The following statement creates a Character
case class
and then
uses it to define the schema for the DataFrame
:
case class Character(name: String, age: Int)
Important
For self-contained Scala applications, the Character
class
should be defined outside of the method using the class.
val explicitDF = MongoSpark.load[Character](sparkSession) explicitDF.printSchema()
The operation prints the following output:
root |-- name: string (nullable = true) |-- age: integer (nullable = false)
Convert to DataSet
You can use the case class when converting the DataFrame
to a
Dataset
as in the following example:
val dataset = explicitDF.as[Character]
Convert RDD to DataFrame and Dataset
The MongoRDD
class provides helpers to convert an RDD
to
DataFrames
and Datasets
. The following example passes a
SparkContext
object to the MongoSpark.load()
which returns an
RDD
, then converts it:
// Passing the SparkContext to load returns a RDD, not DF or DS val rdd = MongoSpark.load(sparkSession.sparkContext) val dfInferredSchema = rdd.toDF() val dfExplicitSchema = rdd.toDF[Character]() val ds = rdd.toDS[Character]()
SQL Queries
Before running SQL queries on your dataset, you must register a temporary view for the dataset.
The following operation registers a
characters
table and then queries it to find all characters that
are 100 or older:
val characters = MongoSpark.load[Character](sparkSession) characters.createOrReplaceTempView("characters") val centenarians = sparkSession.sql("SELECT name, age FROM characters WHERE age >= 100") centenarians.show()
Save DataFrames to MongoDB
The MongoDB Spark Connector provides the ability to persist DataFrames to a collection in MongoDB.
The following example uses MongoSpark.save(DataFrameWriter)
method
to save the centenarians
into the hundredClub
collection in
MongoDB and to verify the save, reads from the hundredClub
collection:
MongoSpark.save(centenarians.write.option("collection", "hundredClub").mode("overwrite")) println("Reading from the 'hundredClub' collection:") MongoSpark.load[Character](sparkSession, ReadConfig(Map("collection" -> "hundredClub"), Some(ReadConfig(sparkSession)))).show()

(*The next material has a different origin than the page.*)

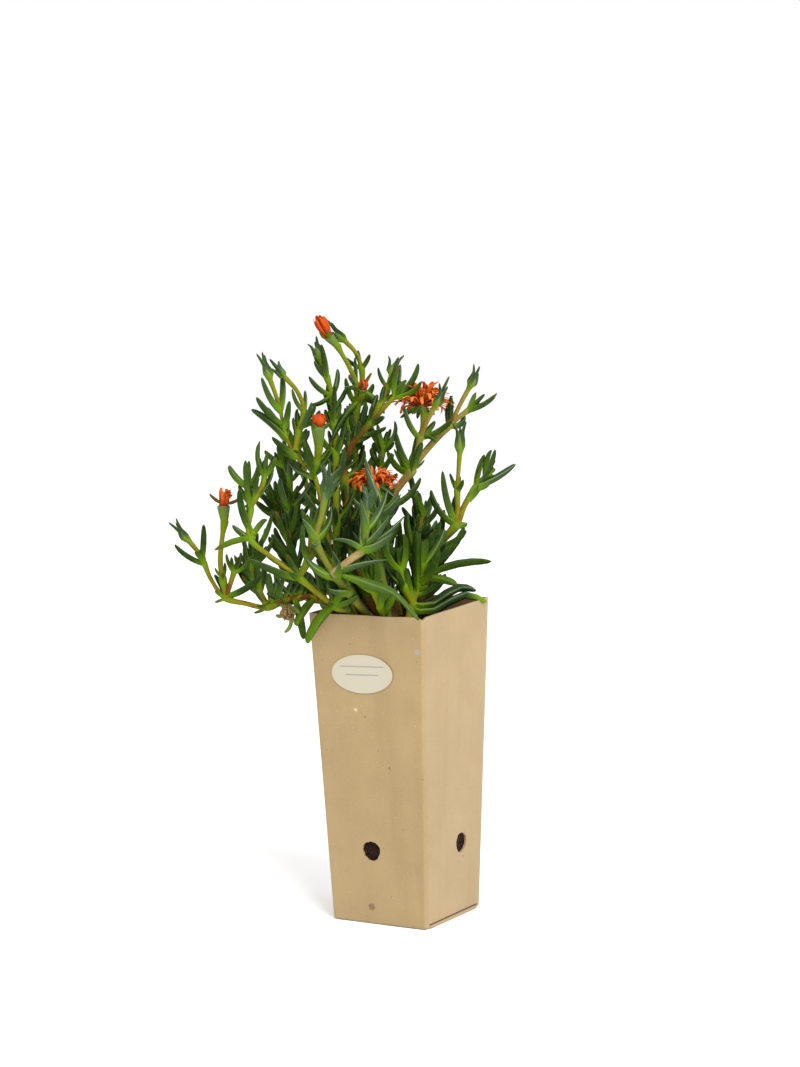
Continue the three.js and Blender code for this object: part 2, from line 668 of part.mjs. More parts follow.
// The leaves of one route, from its lowest node to its tip
function routeLeaves(owner, route, line, draw) {
  const last = route.path.length - 1;
  const reach = line.getLength();
  const grown = [];
  const grow = (place, turn, way) => {
    const [a, b, c] = [draw(), draw(), draw()];
    const t = Math.min(1 - TIP_ROOT / reach, place / last + (way.shift ?? 0) / reach);
    const along = line.getTangent(t);
    const across = new THREE.Vector3().crossVectors(along, line.across).normalize();
    grown.push(growLeaf(owner, line.getPoint(t), along, across, {
      turn: turn + VARY.turn * (a - 0.5),
      spread: way.spread + VARY.spread * (b - 0.5),
      length: route.leaf * way.size * (VARY.least + VARY.length * c),
      width: leafWidth(route.leaf * way.size),
      bend: degToRad(BEND_SHARE * way.spread + VARY.bend * (c - 0.5)),
      offset: 0.5 * (route.thick[0] + (route.thick[1] - route.thick[0]) * t),
      lift: way.lift,
    }));
  };
  route.nodes.forEach((place, i) => {
    const turn = route.turn + 90 * (i % 2);
    grow(place, turn, PAIR);
    grow(place, turn + 180, PAIR);
    if (draw() < AXIL.chance) {
      grow(place, turn + AXIL.turn, AXIL);
      grow(place, turn + AXIL.turn + 180, AXIL);
    }
  });
  if (route.end === 'tuft') {
    TUFT.forEach((way) => grow(last, route.turn + way.turn, way));
  }
  return grown.filter((leaf) => leaf);
}

// A closed bud with its sepals, or the green cup under a bloom
function flowerHead(owner, route, line, draw) {
  const along = line.getTangent(1);
  const across = line.across.clone();
  const bloom = BLOOMS[route.end];
  const kind = bloom ? CUP : BUD;
  const scale = route.end === 'big_bud' ? BIG_BUD : 1;
  const tip = line.getPoint(1).addScaledVector(along, -HEAD_ROOT);
  const axis = new Arc(tip, along, across, kind.height * scale, 0);
  const solids = [sweep(axis, kind.outline.map(([t, radius]) => [t, radius * scale]), HEAD_SIDES)];
  beads.push(...beadsAlong(axis, kind.height * scale, () => kind.radius * scale, owner));
  const count = bloom ? bloom.sepals : kind.sepals;
  for (let i = 0; i < count; i += 1) {
    const length = kind.sepal * scale * (SEPAL.least + SEPAL.vary * draw());
    const angle = degToRad(bloom ? bloom.sepalAngle : SEPAL.tight * (1 + draw()));
    const turned = across.clone().applyAxisAngle(along, (2 * Math.PI * i) / count + draw());
    const heading = leaning(along, turned, angle);
    const root = axis.getPoint(0.5).addScaledVector(turned, kind.radius * scale * SEPAL.seat);
    const curl = bloom && bloom.sepalAngle > 90 ? SEPAL.droop : SEPAL.curl;
    const sepal = new Arc(root, heading, along, length, curl);
    solids.push(leafSolid({ curve: sepal, width: SEPAL.width, shape: TINY_SHAPE }));
    beads.push(...beadsAlong(sepal, length, (t) => leafRadius(TINY_SHAPE, SEPAL.width, t), owner));
  }
  return { solids, top: axis.getPoint(1), along, across };
}

// The petals of one bloom on a small core, seated in its cup
function petals(name, head, draw) {
  const bloom = BLOOMS[name];
  const seat = head.top.clone().addScaledVector(head.along, SEAT_GAP);
  const core = new Arc(seat, head.along, head.across, CORE.height, 0);
  const solids = [sweep(core, CORE.outline, HEAD_SIDES)];
  const profile = PETAL_OUTLINE.map(([t, r]) => [t, r * PETAL.width]);
  const golden = Math.PI * (3 - Math.sqrt(5));
  for (let i = 0; i < bloom.petals; i += 1) {
    const share = (i + 0.5) / bloom.petals;
    const angle = degToRad(bloom.angles[0] + (bloom.angles[1] - bloom.angles[0]) * share);
    const turned = head.across.clone().applyAxisAngle(head.along, i * golden);
    const heading = leaning(head.along, turned, angle);
    const length = bloom.length * (PETAL.least + PETAL.vary * draw());
    const from = core.getPoint(0.5).addScaledVector(turned, PETAL.rootShift * Math.abs(Math.cos(angle)));
    const petal = new Arc(from, heading, head.along, length, bloom.curl * (0.6 + 0.8 * draw()));
    solids.push(sweep(petal, profile, LEAF_SIDES, PETAL.flat));
    beads.push(...beadsAlong(petal, length, () => 1, name));
  }
  return unite(solids);
}

// The brown remains of a bloom, hanging from the end of their stalk
function withered(line, draw) {
  const along = line.getTangent(1);
  const seat = line.getPoint(1).addScaledVector(along, SEAT_GAP);
  const body = new Arc(seat, along, line.across, WITHERED.height, 0);
  const solids = [sweep(body, WITHERED.outline, HEAD_SIDES)];
  beads.push(...beadsAlong(body, WITHERED.height, () => WITHERED.outline[3][1], 'withered_bloom'));
  const [tight, wide] = WITHERED_TIPS.angles;
  for (let i = 0; i < WITHERED_TIPS.count; i += 1) {
    const angle = degToRad(tight + (wide - tight) * draw());
    const around = (2 * Math.PI * i) / WITHERED_TIPS.count + 0.5 * draw();
    const turned = line.across.clone().applyAxisAngle(along, around);
    const heading = leaning(along, turned, angle);
    const length = WITHERED_TIPS.length * (WITHERED_TIPS.least + WITHERED_TIPS.vary * draw());
    const from = body.getPoint(0.6).addScaledVector(turned, WITHERED_TIPS.seat);
    const tip = new Arc(from, heading, DOWN, length, WITHERED_TIPS.curl * draw());
    solids.push(leafSolid({ curve: tip, width: WITHERED_TIPS.width, shape: TINY_SHAPE }));
    beads.push(...beadsAlong(tip, length, () => 1, 'withered_bloom'));
  }
  return unite(solids);
}

// Stems stand first, then flower heads, then the leaves that have to fit between them
const heads = [];
STEMS.forEach((stem, s) => {
  stem.draw = seeded(SEED + SEED_STEP * s);
  stem.lines = stemLines(stem);
  stem.solids = stem.routes.map(({ thick: [thick, thin] }, r) => {
    const line = stem.lines[r];
    const radiusAt = (t) => thick + (thin - thick) * t;
    beads.push(...beadsAlong(line, line.getLength(), radiusAt, stem.name));
    return sweep(line, [[0, 0], ...line.places.map((t) => [t, radiusAt(t)]), [1, 0]], STEM_SIDES);
  });
});
for (const stem of STEMS) {
  stem.routes.forEach((route, r) => {
    const line = stem.lines[r];
    if (route.end.includes('bud') || route.end in BLOOMS) {
      const head = flowerHead(stem.name, route, line, stem.draw);
      stem.solids.push(...head.solids);
      if (route.end in BLOOMS) {
        heads.push({ name: route.end, solid: petals(route.end, head, stem.draw), material: 'petal' });
      }
    }
    if (route.end === 'stalk') {
      heads.push({ name: 'withered_bloom', solid: withered(line, stem.draw), material: 'withered' });
    }
  });
}
for (const stem of STEMS) {
  const grown = (stem.blades ?? []).map((blade) => growBlade(stem, blade)).filter((blade) => blade);
  stem.solids.push(...grown.map(leafSolid));
}
for (const stem of STEMS) {
  stem.routes.forEach((route, r) => {
    const grown = routeLeaves(stem.name, route, stem.lines[r], stem.draw);
    stem.solids.push(...grown.map(leafSolid));
  });
}

const materials = {
  card: new THREE.MeshStandardMaterial({ color: 0xc4a878, roughness: 0.85, metalness: 0 }),
  paper: new THREE.MeshStandardMaterial({ color: 0xddd7c0, roughness: 0.6, metalness: 0 }),
  soil: new THREE.MeshStandardMaterial({ color: 0x2a1c18, roughness: 1, metalness: 0 }),
  leaf: new THREE.MeshStandardMaterial({ color: 0x3f6a3a, roughness: 0.5, metalness: 0 }),
  petal: new THREE.MeshStandardMaterial({ color: 0xe2521b, roughness: 0.5, metalness: 0 }),
  withered: new THREE.MeshStandardMaterial({ color: 0x7a5a34, roughness: 0.8, metalness: 0 }),
};

const group = new THREE.Group();
const plant = new THREE.Group();
plant.rotation.z = PLANT_TURN;
group.add(plant);

function place(name, solid, material, parent = group) {
  const mesh = new THREE.Mesh(toGeometry(solid), material);
  mesh.name = name;
  parent.add(mesh);
}

// Square tapered block with its top cut to the rim's slope
function taperedBlock(low, high, inset, sloped) {
  const height = high - low;
  const shape = new THREE.CylinderGeometry(
    (potHalf(high) - inset) * Math.SQRT2, (potHalf(low) - inset) * Math.SQRT2, height, 4, 1);
  shape.rotateY(Math.PI / 4);
  shape.rotateX(Math.PI / 2);
  shape.translate(0, 0, low + height / 2);
  const at = shape.getAttribute('position');
  for (let i = 0; i < at.count; i += 1) {
    if (sloped && at.getZ(i) > low + height / 2) {
      at.setZ(i, at.getZ(i) + rimHeight(at.getX(i), at.getY(i)) - POT_HEIGHT);
    }
  }
  return toSolid(shape);
}

function cardPot() {
  let pot = taperedBlock(0, POT_HEIGHT, 0, true);
  pot = pot.subtract(taperedBlock(BASE, POT_HEIGHT + CUT_OVER, CARD, false));
  for (const drain of DRAINS) {
    const drill = new THREE.CylinderGeometry(DRAIN_RADIUS, DRAIN_RADIUS, CUT_OVER, DRAIN_SIDES);
    drill.translate(drain.along, -potHalf(drain.height), drain.height);
    drill.rotateZ((drain.face * Math.PI) / 2);
    pot = pot.subtract(toSolid(drill));
  }
  const slit = new THREE.BoxGeometry(SLIT.depth, SLIT.width, SLIT.height);
  slit.translate(potHalf(0), 0, BASE + SLIT.height / 2);
  const flap = new THREE.BoxGeometry(FLAP.depth, SLIT.width, BASE);
  flap.translate(potHalf(0) + FLAP.proud - FLAP.depth / 2, 0, BASE / 2);
  return pot.subtract(toSolid(slit)).add(toSolid(flap));
}

function label() {
  const oval = new THREE.CylinderGeometry(0.5, 0.5, LABEL.thick, LABEL.sides);
  oval.scale(LABEL.width, 1, LABEL.height);
  oval.rotateY(degToRad(LABEL.tilt));
  oval.translate(0, -LABEL.thick / 2 - SEAT_GAP, 0);
  oval.rotateX(Math.atan2((POT_TOP - POT_FOOT) / 2, POT_HEIGHT));
  oval.translate(LABEL.along, -potHalf(LABEL.centre), LABEL.centre);
  return toSolid(oval);
}

// The fill stands clear of the card and of every foot; its top is gently uneven between the stems
function soil() {
  const half = potHalf(SOIL_TOP) - CARD - SEAT_GAP;
  const block = new THREE.BoxGeometry(2, 2, 1, SOIL_CELLS, SOIL_CELLS, 1);
  const at = block.getAttribute('position');
  for (let i = 0; i < at.count; i += 1) {
    const top = at.getZ(i) > 0;
    const [x, y] = [at.getX(i) * half, at.getY(i) * half];
    const relief = SOIL_RELIEF * (0.5 + 0.25 * Math.sin(x / 9 + 1) + 0.25 * Math.cos(y / 7 + x / 15));
    const z = top ? SOIL_TOP - relief : SOIL_FOOT;
    const width = potHalf(z) - CARD - SEAT_GAP;
    at.setXYZ(i, at.getX(i) * width, at.getY(i) * width, z);
  }
  let fill = toSolid(block);
  for (const stem of STEMS) {
    const [x, y] = stem.routes[0].path[0];
    const radius = (stem.routes[0].thick[0] + SEAT_GAP) / Math.cos(Math.PI / HOLE_SIDES);
    const bottom = SOIL_TOP - FOOT_DEPTH - SEAT_GAP;
    const height = SOIL_TOP + CUT_OVER - bottom;
    const hole = new THREE.CylinderGeometry(radius, radius, height, HOLE_SIDES);
    hole.rotateX(Math.PI / 2);
    hole.translate(x, y, bottom + height / 2);
    hole.rotateZ(PLANT_TURN);
    fill = fill.subtract(toSolid(hole));
  }
  return fill;
}

function foot(stem) {
  const route = stem.routes[0];
  const [x, y, z] = route.path[0];
  const height = z + FOOT_OVERLAP - (SOIL_TOP - FOOT_DEPTH);
  const post = new THREE.CylinderGeometry(route.thick[0], route.thick[0], height, HEAD_SIDES);
  post.rotateX(Math.PI / 2);
  post.translate(x, y, SOIL_TOP - FOOT_DEPTH + height / 2);
  return toSolid(post);
}

place('card_pot', cardPot(), materials.card);
place('label', label(), materials.paper);
place('soil', soil(), materials.soil);
for (const stem of STEMS) {
  place(stem.name, unite([foot(stem), ...stem.solids]), materials.leaf, plant);
}
for (const head of heads) {
  place(head.name, head.solid, materials[head.material], plant);
}

export default group;
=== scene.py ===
import math

import bmesh
import bpy
import numpy as np
from mathutils import Matrix, Vector, noise


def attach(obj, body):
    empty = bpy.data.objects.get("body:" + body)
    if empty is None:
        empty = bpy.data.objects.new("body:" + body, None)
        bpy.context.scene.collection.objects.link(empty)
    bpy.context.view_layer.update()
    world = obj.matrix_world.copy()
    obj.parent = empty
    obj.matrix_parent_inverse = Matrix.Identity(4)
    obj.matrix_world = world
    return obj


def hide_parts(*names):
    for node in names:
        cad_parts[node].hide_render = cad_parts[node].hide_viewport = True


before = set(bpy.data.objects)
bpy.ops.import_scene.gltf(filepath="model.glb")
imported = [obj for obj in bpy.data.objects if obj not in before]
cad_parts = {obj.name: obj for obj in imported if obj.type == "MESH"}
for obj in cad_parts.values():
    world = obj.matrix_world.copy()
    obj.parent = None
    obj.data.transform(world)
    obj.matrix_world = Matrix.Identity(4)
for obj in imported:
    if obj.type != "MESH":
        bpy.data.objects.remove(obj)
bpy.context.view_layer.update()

# A malephora in flower in a tall folded card pot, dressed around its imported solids. The plant grows by the
# same rules as the solids, from the same plan, and then follows the notes on single heads and leaves.

mm = 0.001
up = np.array([0.0, 0.0, 1.0])
goldenAngle = math.pi * (3 - math.sqrt(5))


# shared helpers

def linear(hexColour):
    # sRGB hex to the linear numbers that sockets hold
    parts = [int(hexColour[i:i + 2], 16) / 255 for i in (1, 3, 5)]
    return tuple(c / 12.92 if c <= 0.04045 else ((c + 0.055) / 1.055) ** 2.4 for c in parts) + (1.0,)


def addObject(name, mesh, *materials):
    piece = bpy.data.objects.new(name, mesh)
    bpy.context.collection.objects.link(piece)
    for material in materials:
        mesh.materials.append(material)
    return piece


def evaluated(piece):
    # a plain mesh of what the modifiers make of a piece
    graph = bpy.context.evaluated_depsgraph_get()
    return bpy.data.meshes.new_from_object(piece.evaluated_get(graph), preserve_all_data_layers=True,
                                           depsgraph=graph)


def bridge(work, first, second):
    # a band of faces from one closed ring of points to the next
    for i in range(len(first)):
        k = (i + 1) % len(first)
        work.faces.new((first[i], first[k], second[k], second[i]))


def toMesh(work, name):
    bmesh.ops.scale(work, vec=(mm, mm, mm), verts=work.verts)
    mesh = bpy.data.meshes.new(name)
    work.to_mesh(mesh)
    work.free()
    return mesh


def addNode(tree, kind, settings=None, links=None, output=0):
    # links gives an input its value or the output that feeds it, and a list feeds it several;
    # one output comes back, or all of them for None
    node = tree.nodes.new(kind)
    for name, value in (settings or {}).items():
        setattr(node, name, value)
    for name, value in (links or {}).items():
        feeds = value if isinstance(value, list) else [value]
        for feed in feeds:
            if isinstance(feed, bpy.types.NodeSocket):
                tree.links.new(feed, node.inputs[name])
            else:
                node.inputs[name].default_value = feed
    return node.outputs[output] if output is not None and node.outputs else node.outputs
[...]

The DataFrameWriter includes the .mode("overwrite")
to drop the
hundredClub
collection before writing the results, if the
collection already exists.
In the Spark Shell, the operation prints the following output:
+-------+----+ | name| age| +-------+----+ |Gandalf|1000| | Thorin| 195| | Balin| 178| | Dwalin| 169| | Óin| 167| | Glóin| 158| +-------+----+
MongoSpark.save(dataFrameWriter)
is shorthand for configuring and
saving via the DataFrameWriter. The following examples write DataFrames
to MongoDB using the DataFrameWriter directly:
centenarians.write.option("collection", "hundredClub").mode("overwrite").mongo() centenarians.write.option("collection", "hundredClub").mode("overwrite").format("mongo").save()
DataTypes
Spark supports a limited number of data types to ensure that all BSON types can be round tripped in and out of Spark DataFrames/Datasets. The Spark Connector creates custom StructTypes for any unsupported BSON types.
The following table shows the mapping between the BSON Types and Spark Types:
BSON Type | Spark Type |
---|---|
Document | StructType |
Array | ArrayType |
32-bit integer | Integer |
64-bit integer | Long |
Binary data | Array[Byte] or StructType : { subType: Byte, data: Array[Byte]} |
Boolean | Boolean |
Date | java.sql.Timestamp |
DBPointer | StructType : { ref: String , oid: String} |
Double | Double |
JavaScript | StructType : { code: String } |
JavaScript with scope | StructType : { code: String , scope: String } |
Max key | StructType : { maxKey: Integer } |
Min key | StructType : { minKey: Integer } |
Null | null |
ObjectId | StructType : { oid: String } |
Regular Expression | StructType : { regex: String , options: String } |
String | String |
Symbol | StructType : { symbol: String } |
Timestamp | StructType : { time: Integer , inc: Integer } |
Undefined | StructType : { undefined: Boolean } |
Dataset support
To help better support Datasets, the following Scala case classes (
com.mongodb.spark.sql.fieldTypes
) and JavaBean classes (
com.mongodb.spark.sql.fieldTypes.api.java.
) have been created to
represent the unsupported BSON Types:
BSON Type | Scala case class | JavaBean |
---|---|---|
Binary data | Binary | Binary |
DBPointer | DBPointer | DBPointer |
JavaScript | JavaScript | JavaScript |
JavaScript with scope | JavaScriptWithScope | JavaScriptWithScope |
Max key | MaxKey | MaxKey |
Min key | MinKey | MinKey |
ObjectId | ObjectId | ObjectId |
Regular Expression | RegularExpression | RegularExpression |
Symbol | Symbol | Symbol |
Timestamp | Timestamp | Timestamp |
Undefined | Undefined | Undefined |
For convenience, all BSON Types can be represented as a String value as well. However, these values lose all their original type information and, if saved back to MongoDB, are stored as a Strings.